While Nvidia has led GPU performance for some time—bar AMD's impressive turn with the release of the 290X back in 2013—in recent months it's suffered a few setbacks when it comes to DirectX 12 and performance under Stardock's Ashes of the Singularity. The problem for Nvidia has been asynchronous shaders, or rather, the lack of them in its hardware. AMD took a gamble early on when designing its GCN range of GPUs (the 7000-series and up) with hardware-based asynchronous shaders. These allow its GPUs to take the multithreaded workloads of DX12 and execute them in parallel and asynchronously, greatly improving performance over serial processing.

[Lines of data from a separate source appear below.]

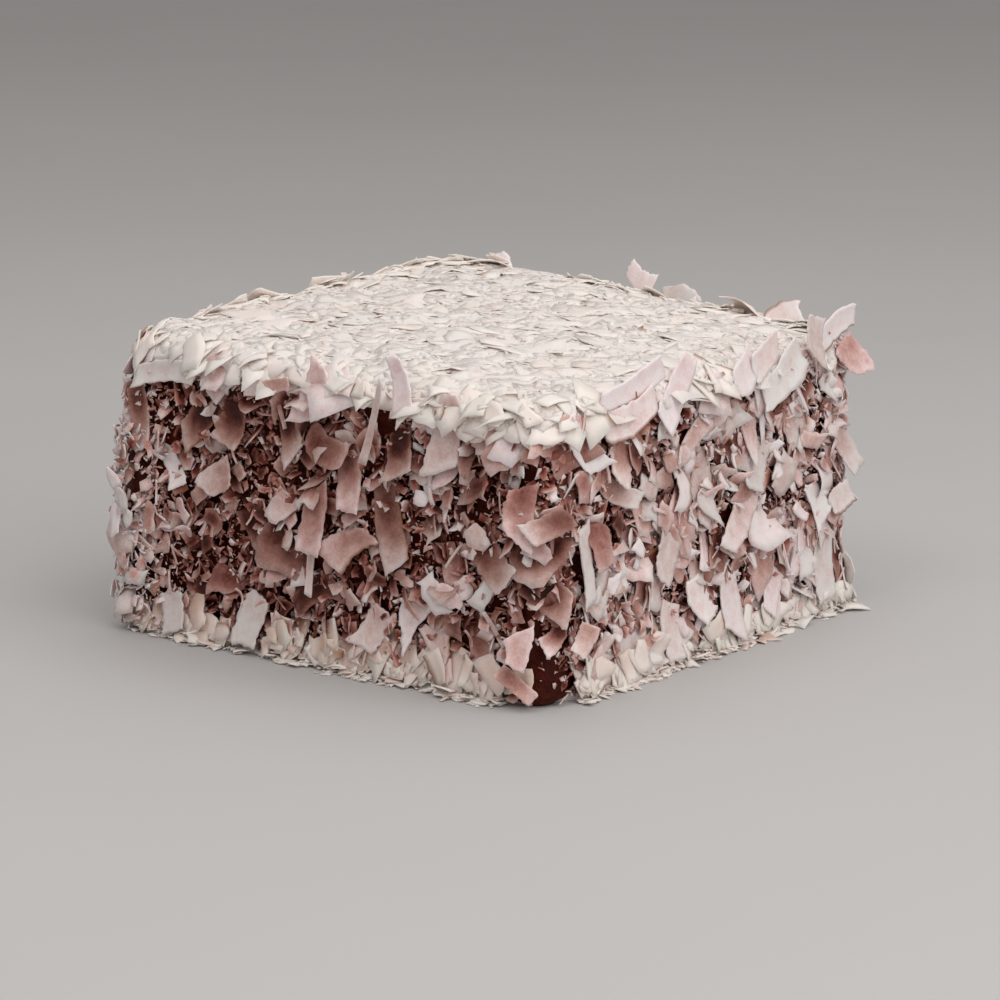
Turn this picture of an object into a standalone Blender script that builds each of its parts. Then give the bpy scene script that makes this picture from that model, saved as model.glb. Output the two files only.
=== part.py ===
"""Lamington cake: a square chocolate-iced sponge, coated all over in coconut chips.

Metres, +Z up. The origin is the middle of the flat base, -Y is the front face and +X the
right-hand face. The iced sponge is one solid. Each side and the top carries a coat of
coconut, one heap of chips up to its uneven outline, and the chips that stand out of the
coats are pieces of their own.
"""
import math
import random

import bmesh
import bpy
from mathutils import Matrix, Vector, noise
from mathutils.bvhtree import BVHTree

MM = 0.001
SEED = 8

# The iced sponge
CAKE_SIDE = 204 * MM
CAKE_HEIGHT = 110.5 * MM
CORNER_RADIUS = 8 * MM
TOP_EDGE_RADIUS = 5 * MM
FOOT_EDGE_RADIUS = 1.5 * MM
RISE_TO_LEFT = 5.0 * MM  # the top is a little higher towards -X
RISE_TO_BACK = 2.5 * MM  # and towards +Y
ICING_WAVE = 0.9 * MM
ICING_WAVE_LENGTH = 30 * MM

# The coats of coconut
SIDE_COAT = 6.2 * MM
COAT_WAVE = 1.2 * MM
COAT_WAVE_LENGTH = 45 * MM
FULL_CORNER = 3.2 * MM  # the coats are thickest at the corner between the front and the left side
FULL_CORNER_REACH = 34 * MM
TOP_COAT = 9.2 * MM
TOP_DOME = 3.2 * MM
TOP_LEAN = 1.4 * MM  # the top coat is a little thicker towards +Y
TOP_WAVE = 1.4 * MM
TOP_WAVE_LENGTH = 50 * MM
FLAKE_PITCH = 12.5 * MM
FLAKE_TILT = 0.42
FLAKE_STEP = 1.9 * MM
THINNEST_COAT = 1.4 * MM
TOP_RELIEF = 0.6  # the flakes on the top lie flatter than those on the sides
FOOT_FLARE = 2.6 * MM
FOOT_HEIGHT = 16 * MM
RIM_OVERHANG = 0.8 * MM
RIM_SHOULDER = 3.4 * MM
RIM_DROP = 2.6 * MM
RIM_WAVES = ((1.6 * MM, 14 * MM), (1.0 * MM, 40 * MM))
RIM_CORNER_CUT = 3.6 * MM  # the rim is drawn in at the cake's corners
RIM_CORNER_REACH = 26 * MM
RIM_UNDERCUT = 1.0 * MM
GAP = 0.3 * MM

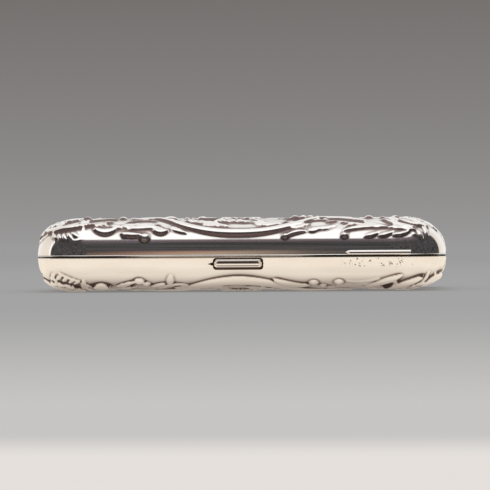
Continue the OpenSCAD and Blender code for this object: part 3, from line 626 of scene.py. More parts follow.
def darkened(half, work, fine=0.09, wide=1.5):
    # the relief as it is shown, the tarnish and painted shade round it, and the matted ground between
    raw = work.softened(fine)
    work.shown = np.minimum(raw, case["relief"] + case["finest"])
    gu, gv = np.meshgrid(work.u, work.v)
    outU, outV = gu - np.clip(gu, -coreX, coreX), gv - np.clip(gv, -coreY, coreY)
    low = np.hypot(outU, outV)
    slopeV, slopeU = np.gradient(raw, work.cell)
    slope = (slopeU * outU + slopeV * outV) / np.maximum(low, 1e-6) * np.clip((low - 2) / 3, 0, 1)
    # tarnish and painted shade lie round every form, and painted shade on the flanks that look toward the
    # seam
    around = (work.softened(half["sootAndShadeReach"]) - raw) / half["sootAndShadeShare"]
    flank = np.clip((-slope - np.interp(low, (8.0, 10.5), half["shadedFlankFrom"])) / 0.30, 0, 1)
    # a soft painted shade spreads round the forms
    softShade = np.clip((work.softened(wide) - raw) / 0.24, 0, 1) * half["softShade"]
    lined = np.maximum(around * (1 - 0.35 * np.clip(slope / 0.4, 0, 1)), flank)
    work.recess = np.clip(np.maximum(lined, softShade), 0, 1)
    plain = np.hypot(gu / (reserve[0] - 0.5), gv / (reserve[1] - 0.5)) < 1
    work.ground = np.clip((0.12 - raw) / 0.08, 0, 1) * np.clip((9.0 - low) / 2.0, 0, 1) * ~plain


lidWork = chase(lidHalf, lidFront, lidFrontBosses, (27.6, 36.9, 1.15, 0.70, 2.45))
for lean in (0, -28, 28):
    # three ribs that spread from one point
    u, v = fromPhoto(lidHalf, 16.7 - lean * 0.03, 9.1)
    lidWork.stroke("bud", float(u), float(v), 90 + lean, 3.6, (0, 0, 0), 0.95, 1.03)
baseWork = chase(baseHalf, baseFront, baseFrontBosses, (27.2, 35.3, 1.9, 0.62))
darkened(lidHalf, lidWork)
darkened(baseHalf, baseWork)
print("chasing mapped")


def toMesh(bm, name, materials, smooth=None, unit=mm):
    bmesh.ops.scale(bm, vec=(unit, unit, unit), verts=bm.verts)
    mesh = bpy.data.meshes.new(name)
    bm.to_mesh(mesh)
    bm.free()
    for material in materials:
        mesh.materials.append(material)
    if smooth:
        soften(mesh, smooth)
    obj = bpy.data.objects.new(name, mesh)
    bpy.context.scene.collection.objects.link(obj)
    return obj


def soften(mesh, degrees):
    mesh.shade_smooth()
    mesh.set_sharp_from_angle(angle=math.radians(degrees))


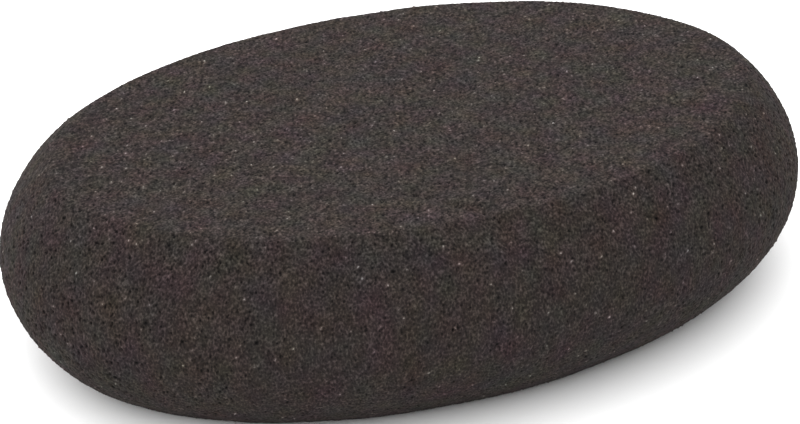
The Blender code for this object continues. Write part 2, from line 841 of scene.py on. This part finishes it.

Pascal still doesn't have hardware-based asynchronous shaders. In DX12 games like Ashes of the Singularity that take advantage of them, Nvidia doesn't enjoy the same kind of performance boost as AMD. In early tests it even dropped in performance, although recent driver updates have seen Nvidia cards at least achieve parity between DX11 and DX12.
Enlarge
Instead of asynchronous shaders, Pascal uses a technique called pre-emption. Effectively, this enables the GPU to prioritise one set of more complex tasks over another (for example, preferencing compute tasks like physics over graphics). The trouble is, longrunning compute jobs can end up monopolising the GPU. This was a particular issue for Maxwell, where the GPU could only pre-empt tasks at the end of each command. That means extra time spent waiting for the command to end increasing latency.
Pascal implements pixel level pre-emption, allowing the GPU to pause smaller tasks at any point in order to save the status of them to memory while bigger tasks complete. It's an interesting solution, but it still doesn't replace the performance of hardware-based asynchronous shaders. Fortunately for Nvidia, even with the increasing number of DX12 games being released, few of them take full advantage of asynchronous shaders. Fewer still have shown any real improvement in performance over DX11.
That will change over time (spoiler: it does a little here too), but there's more work required on the developer side to support the low-level hardware features of DX12. Right now, most simply aren't bothering. That's not to mention that despite its lack of async, Nvidia has one very big advantage over the competition: clock speed.